St. Louis Federal Reserve President James Bullard expressed optimism in the pace of the U.S. economic recovery, saying the unemployment rate could fall substantially by the end of the year.
With the current jobless level at a post-World War II high 11.1%, Bullard told CNBC that he could see a rate as low as 7% in a few months.
“I think we’re tracking very well right now,” the central bank official said during a “Closing Bell” interview. “Seems to me like by the end of the year you can get down certainly to single digits, probably even below 8%, maybe 7% by the end of the year.”
That would mark quite a run for unemployment, which was at a 50-year low 3.5% just five months ago before spiking up to 14.7% in April and coming down to its current level in June.
Over the past two months, nonfarm payrolls have risen by 7.5 million as workers began returning to their jobs following the coronavirus-induced shutdown.

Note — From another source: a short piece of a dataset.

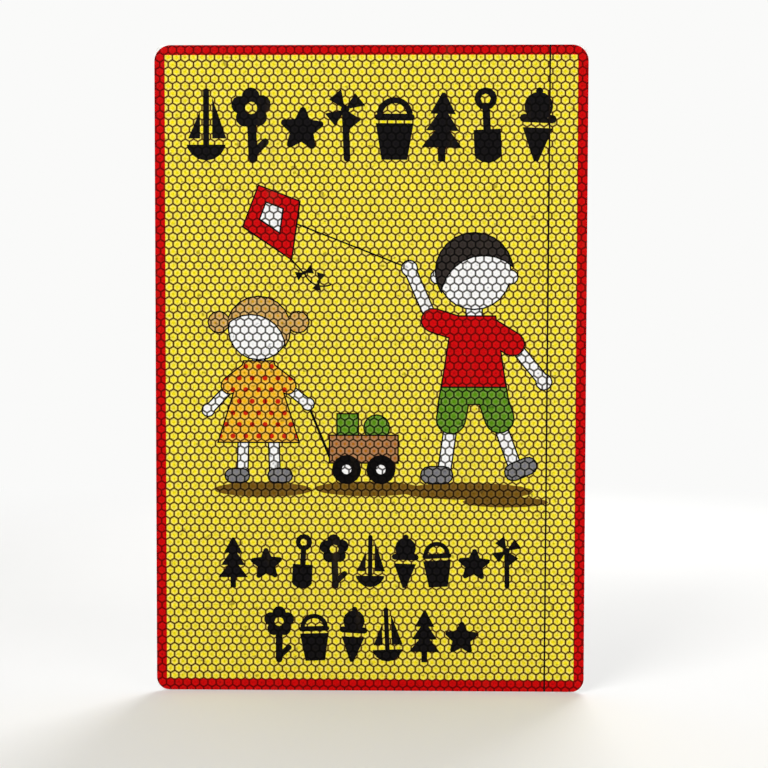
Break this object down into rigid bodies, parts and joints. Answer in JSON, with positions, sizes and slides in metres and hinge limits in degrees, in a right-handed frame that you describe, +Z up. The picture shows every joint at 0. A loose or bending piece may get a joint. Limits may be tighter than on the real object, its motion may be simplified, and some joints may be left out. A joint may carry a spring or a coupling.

However, some economists worry that a spike in infections recently could slow that progress.
Bullard said he anticipates that the renewed health scare will make mask-wearing “ubiquitous,” which in turn will reduce the virus threat and boost the economy.
“If we get to that situation, we’ll have the disease under control,” he said. “What I like about that scenario is it does not rely on a vaccine coming or a therapeutic coming. We can use simple, easy technology that we have today, get a good situation, get most of the production back to normal.”
He added that he expects Congress to provide more rescue funding as the Paycheck Protection Program has expired and enhanced unemployment compensation under the CARES Act runs out at the end of the July.
“I would say we’ll get a bill and there will be plenty of resources there,” he said.